A trial is recruiting patients to test the gene-editing technology's ability to treat an inherited form of blindness caused by a mutation in the CEP290 gene.
People with a rare form of inherited blindness are being enrolled for the world's first in vivo human study of a CRISPR-based therapy, the Associated Press reported on July 25. The experimental treatment, developed by Massachusetts-based genome-editing company Editas Medicine and Ireland-based pharmaceutical firm Allergan, removes a deleterious mutation from cells in patients' retinas, and will be tested in 18 adults and children later this year.
"Today marks an important day for the inherited retinal disease community," Ben Yerxa, CEO of nonprofit Foundation Fighting Blindness, says in a press statement. "We are very excited to have another potentially life changing medicine enter the clinic and join Allergan and Editas in celebrating this milestone."
The therapy is designed to treat people with a particular form of a disease known as Leber congenital amaurosis that is caused by a point mutation in a gene called CEP290. This particular mutation leads to abnormal splicing and dysfunctional production of the CEP290 protein, which plays an important role in the photoreceptors in the eye.
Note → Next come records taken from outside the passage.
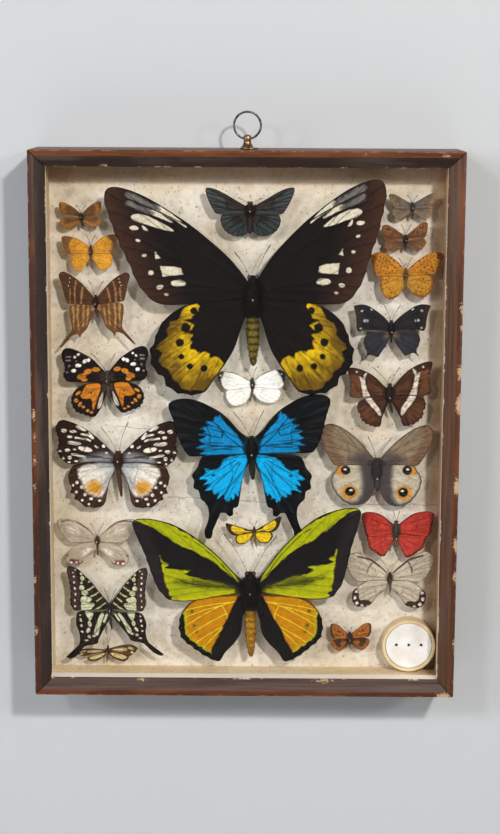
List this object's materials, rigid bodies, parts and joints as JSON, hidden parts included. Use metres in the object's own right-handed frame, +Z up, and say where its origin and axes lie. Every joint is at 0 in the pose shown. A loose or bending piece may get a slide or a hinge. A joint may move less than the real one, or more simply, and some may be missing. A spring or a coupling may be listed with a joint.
{
  "type": "wall-hung glazed insect display case",
  "caption": "Shallow glazed timber case with a hanging ring, holding spread butterflies and a moth on pins over a papered board, with a round fumigant cup in one corner.",
  "frame": {"origin": "centre of the back panel's rear face, which lies against the wall", "axes": "+X to the viewer's right, +Y into the wall, +Z up; the glass faces -Y"},
  "size_m": [0.3, 0.057, 0.4145],
  "materials": {
    "varnished_wood": "worn reddish-brown varnish",
    "hardboard": "bare brown board",
    "board_paper": "aged cream paper over soft board",
    "lining_paper": "aged cream paper",
    "clear_glass": "thin clear window glass",
    "aged_brass": "tarnished",
    "ring_steel": "dull grey",
    "cup_plastic": "yellowed ivory",
    "lid_plastic": "white",
    "brown_skipper_scales": "dry matt scales",
    "orange_tip_white_scales": "dry matt scales",
    "tan_striped_daggerwing_scales": "dry matt scales",
    "white_spotted_lady_scales": "dry matt scales",
    "great_crow_nymph_scales": "dry matt scales",
    "rose_glasswing_scales": "clear membrane with brown veins",
    "green_spotted_swordtail_scales": "dry matt scales",
    "cream_striped_longwing_scales": "dry matt scales",
    "golden_birdwing_scales": "dry velvety scales",
    "slate_day_moth_scales": "dry matt scales",
    "brown_tipped_white_scales": "dry matt scales",
    "blue_swallowtail_scales": "shining blue scales",
    "yellow_window_white_scales": "dry matt scales",
    "green_birdwing_scales": "silky green scales",
    "grey_hairstreak_scales": "dry matt scales",
    "eyed_ringlet_scales": "dry matt scales",
    "spotted_orange_scales": "dry matt scales",
    "dark_leafwing_scales": "dry matt scales",
    "white_banded_brown_scales": "dry matt scales",
    "owl_eyed_saturn_scales": "dry matt scales",
    "crimson_glider_scales": "dry matt scales",
    "pied_glasswing_scales": "clear membrane with brown veins",
    "small_copper_scales": "dry matt scales"
  },
  "bodies": {
    "box": {"side_left": "varnished_wood", "side_right": "varnished_wood", "side_bottom": "varnished_wood", "side_top": "varnished_wood", "back_panel": "hardboard", "pinning_board": "board_paper", "paper_lining": "lining_paper", "glass_pane": "clear_glass", "hanger_base": "aged_brass", "fumigant_cup": "cup_plastic", "cup_lid": "lid_plastic", "brown_skipper": "brown_skipper_scales", "orange_tip_white": "orange_tip_white_scales", "tan_striped_daggerwing": "tan_striped_daggerwing_scales", "white_spotted_lady": "white_spotted_lady_scales", "great_crow_nymph": "great_crow_nymph_scales", "rose_glasswing": "rose_glasswing_scales", "green_spotted_swordtail": "green_spotted_swordtail_scales", "cream_striped_longwing": "cream_striped_longwing_scales", "golden_birdwing": "golden_birdwing_scales", "slate_day_moth": "slate_day_moth_scales", "brown_tipped_white": "brown_tipped_white_scales", "blue_swallowtail": "blue_swallowtail_scales", "yellow_window_white": "yellow_window_white_scales", "green_birdwing": "green_birdwing_scales", "grey_hairstreak": "grey_hairstreak_scales", "eyed_ringlet": "eyed_ringlet_scales", "spotted_orange": "spotted_orange_scales", "dark_leafwing": "dark_leafwing_scales", "white_banded_brown": "white_banded_brown_scales", "owl_eyed_saturn": "owl_eyed_saturn_scales", "crimson_glider": "crimson_glider_scales", "pied_glasswing": "pied_glasswing_scales", "small_copper": "small_copper_scales"},
    "ring": {"hanger_ring": "ring_steel"}
  },
  "joints": [
    {"name": "ring_swing", "type": "hinge", "parent": "box", "child": "ring", "pos_m": [0.0002, -0.0285, 0.20105], "axis": [1, 0, 0], "range_deg": [-107, 107]}
  ]
}
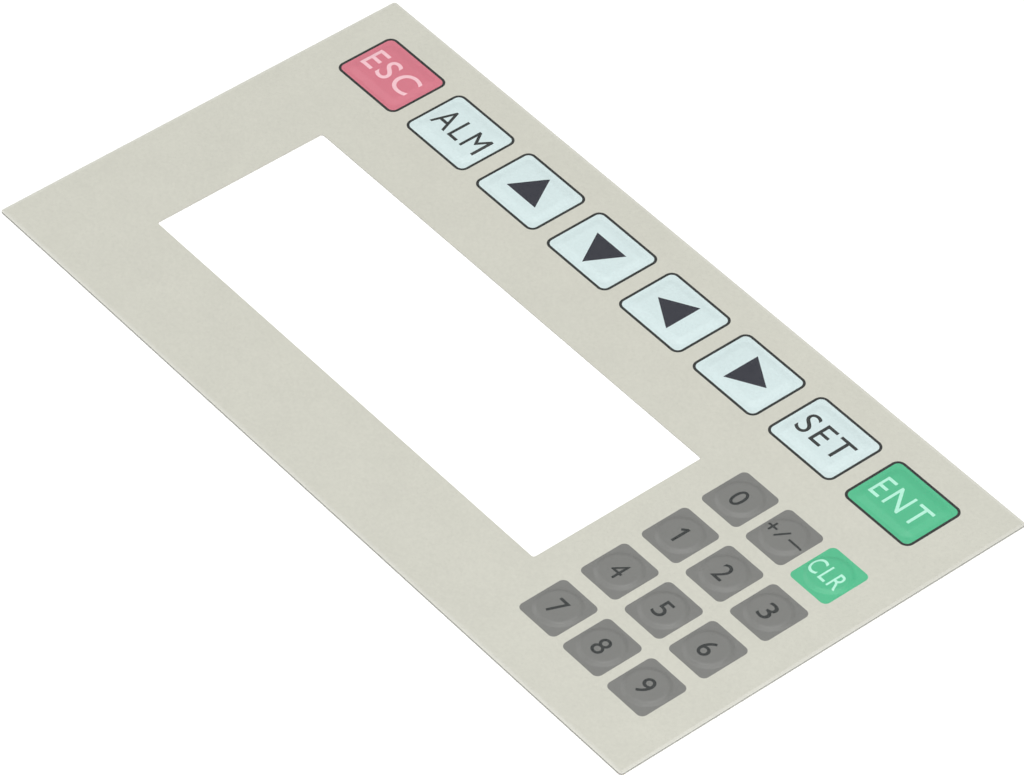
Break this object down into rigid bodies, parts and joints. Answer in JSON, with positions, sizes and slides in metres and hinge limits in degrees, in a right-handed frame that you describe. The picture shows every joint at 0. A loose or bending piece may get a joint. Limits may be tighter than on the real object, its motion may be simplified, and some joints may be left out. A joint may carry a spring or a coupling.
{
  "type": "membrane keypad",
  "caption": "Thin laminated membrane keypad with a clear display window, a row of outlined function keys and a block of domed number keys.",
  "frame": {"origin": "middle of the back of the sheet, on the surface that it lies on", "axes": "+X along the row of function keys from escape to enter, +Y across the sheet towards that row, +Z out of the printed face"},
  "size_m": [0.164, 0.086, 0.0007],
  "materials": {
    "clear_film": "clear film with a fine satin face",
    "ground_ink": "screen-printed warm pale grey ink",
    "outline_ink": "screen-printed near-black ink",
    "mark_ink": "screen-printed dark grey ink",
    "red_ink": "screen-printed soft red ink",
    "pale_ink": "screen-printed pale blue-grey ink",
    "green_ink": "screen-printed green ink",
    "grey_ink": "screen-printed middle grey ink",
    "tape_film": "thin milky polyester tape",
    "adhesive": "pressure-sensitive acrylic adhesive",
    "liner_paper": "smooth siliconised paper",
    "dome_steel": "bright rolled spring steel"
  },
  "bodies": {
    "root": {"overlay_film": "clear_film", "ground_ink": "ground_ink", "key_outlines": "outline_ink", "arrow_marks": "mark_ink", "red_key_ink": "red_ink", "pale_key_ink": "pale_ink", "green_key_ink": "green_ink", "grey_key_ink": "grey_ink", "carrier_tape": "tape_film", "rear_adhesive": "adhesive", "release_liner": "liner_paper", "dome_escape": "dome_steel", "dome_alarm": "dome_steel", "dome_up": "dome_steel", "dome_down": "dome_steel", "dome_left": "dome_steel", "dome_right": "dome_steel", "dome_set": "dome_steel", "dome_enter": "dome_steel", "dome_0": "dome_steel", "dome_sign": "dome_steel", "dome_clear": "dome_steel", "dome_1": "dome_steel", "dome_2": "dome_steel", "dome_3": "dome_steel", "dome_4": "dome_steel", "dome_5": "dome_steel", "dome_6": "dome_steel", "dome_7": "dome_steel", "dome_8": "dome_steel", "dome_9": "dome_steel"}
  },
  "joints": []
}
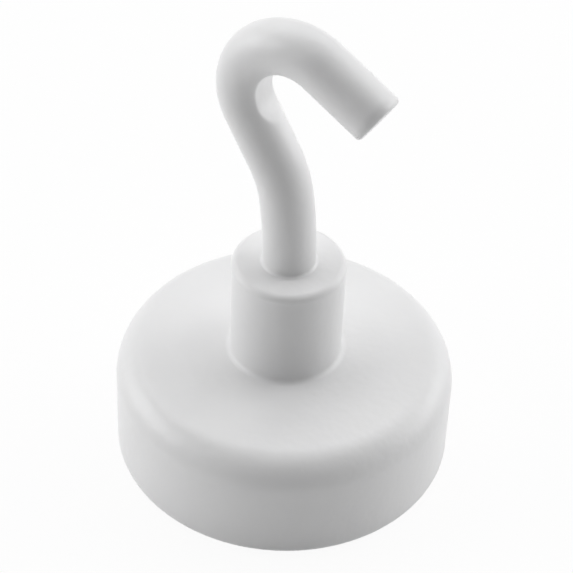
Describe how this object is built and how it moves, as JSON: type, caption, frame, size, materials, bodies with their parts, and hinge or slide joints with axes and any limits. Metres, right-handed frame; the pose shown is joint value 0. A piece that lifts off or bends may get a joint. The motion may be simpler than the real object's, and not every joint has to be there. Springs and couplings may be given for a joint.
{
  "type": "magnetic hook",
  "caption": "Round pot magnet painted white, with a threaded collar on its back and a bent wire hook screwed into it.",
  "frame": {"origin": "centre of the magnet's holding face, on the plane of the cup's rim", "axes": "+Z along the collar and the hook's shank, away from the steel that the magnet holds to; +X towards the hook's tip; the bent wire lies in the XZ plane"},
  "size_m": [0.025, 0.025, 0.0377],
  "materials": {
    "white_powder_coat": "white powder coat on steel, smooth, semi-gloss",
    "nickel_plating": "bright nickel plate on sintered neodymium",
    "white_epoxy": "cast epoxy, off-white, matt"
  },
  "bodies": {
    "base": {"pot_cup": "white_powder_coat", "threaded_collar": "white_powder_coat", "magnet_disc": "nickel_plating", "potting_ring": "white_epoxy", "magnet_bond": "white_epoxy"},
    "hook": {"screw_hook": "white_powder_coat"}
  },
  "joints": [
    {"name": "hook_turn", "type": "hinge", "parent": "base", "child": "hook", "pos_m": [0, 0, 0.0175], "axis": [0, 0, 1], "range_deg": [0, 540]}
  ]
}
Once injected under the retina, the therapy should cut out the mutation in the gene and restore normal splicing.
The trial differs from previous attempts to use CRISPR for therapeutic purposes, which have either been ex vivo (using cells extracted from patients and then replaced post-editing), or, controversially, in embryonic cells. Because the treatment is only applied locally to somatic cells, the changes it makes will not be heritable.